Pub Date: Jan. 1st, 2004
ISBN: 0-87113-908-1
Publisher: Atlantic Monthly

A professional woman tries to discover whether her father was really Che Guevara, in a first novel by storywriter Menéndez (In Cuba I Was a German Shepherd, 2001).

Though born in Cuba, she has no memories of her parents: she was too young when, during the revolution, she was sent to Miami with her grandfather, to be raised there by him, a kind and bookish man disinclined to talk about the past.

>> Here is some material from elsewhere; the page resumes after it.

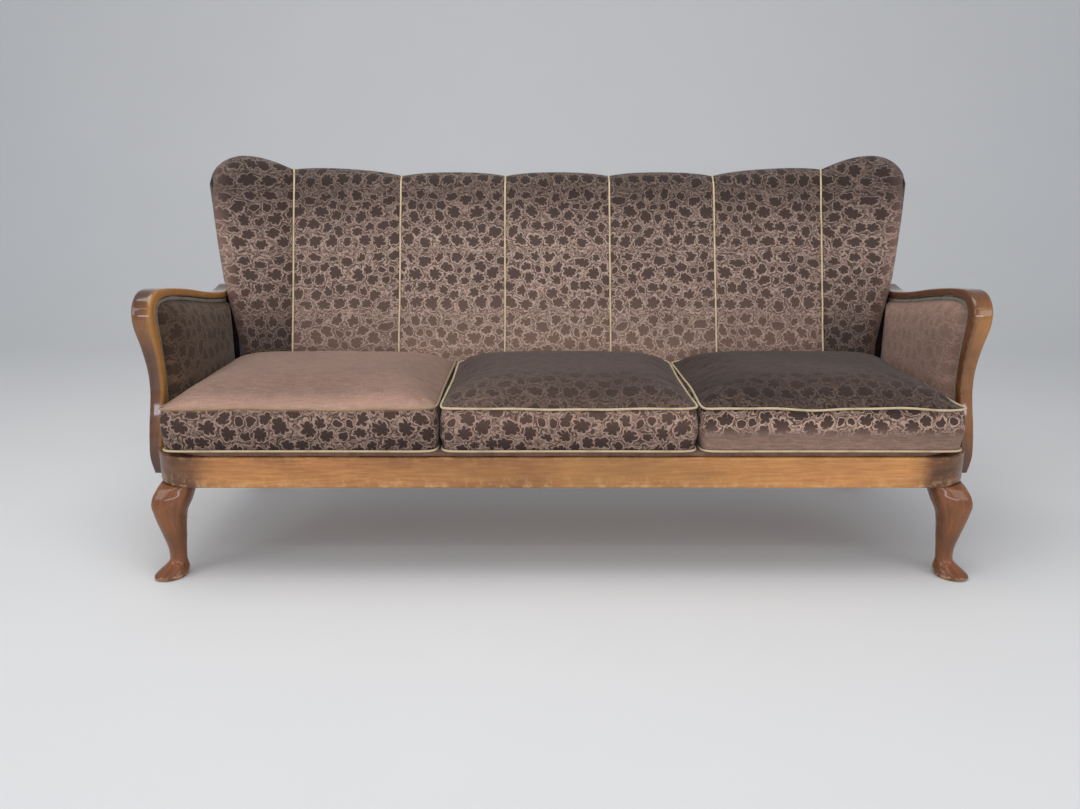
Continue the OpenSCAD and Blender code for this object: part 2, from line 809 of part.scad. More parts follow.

Eventually, though, she pushes him, and he admits that his own return to Havana to find Teresa de la Landre had been fruitless: she “had vanished.” The daughter herself tries once, and fails, but then, carrying a postmark from Spain, an odd package comes to her home in Miami, and in it are sheets of writing and some photographs—which are inserted, jarringly and not very successfully, into the pages of the novel—that give us, and her (“I sit at a worn desk to write a blind letter to my daughter”), Teresa de la Landre’s voice telling the story of her life: a girlhood with little supervision, her marriage to a man named Calixto, her career as a painter, everything changing as the revolution gathers around them—and her long, steamy, extramarital affair with Che Guevara, this latter told in a vein intense and lyrical, with remarkably few embarrassments (“Your kisses live in my heart like red banners,” Che writes her). Clearly, one more trip to Havana is in order, and this time Teresa’s daughter will indeed find out some real truths about her father, her mother, and the enigmatic spirit of Cuba itself. Though there are wobbles and occasional toneless spots throughout, both parts of the book—in Teresa’s voice and in her daughter’s—do considerably more rather than less to evoke the flavor and feeling of Havana, both the exotic and the dismal, with doubts, anomalies, and long, deep affections and sorrows intact.

On balance, convincing and compelling.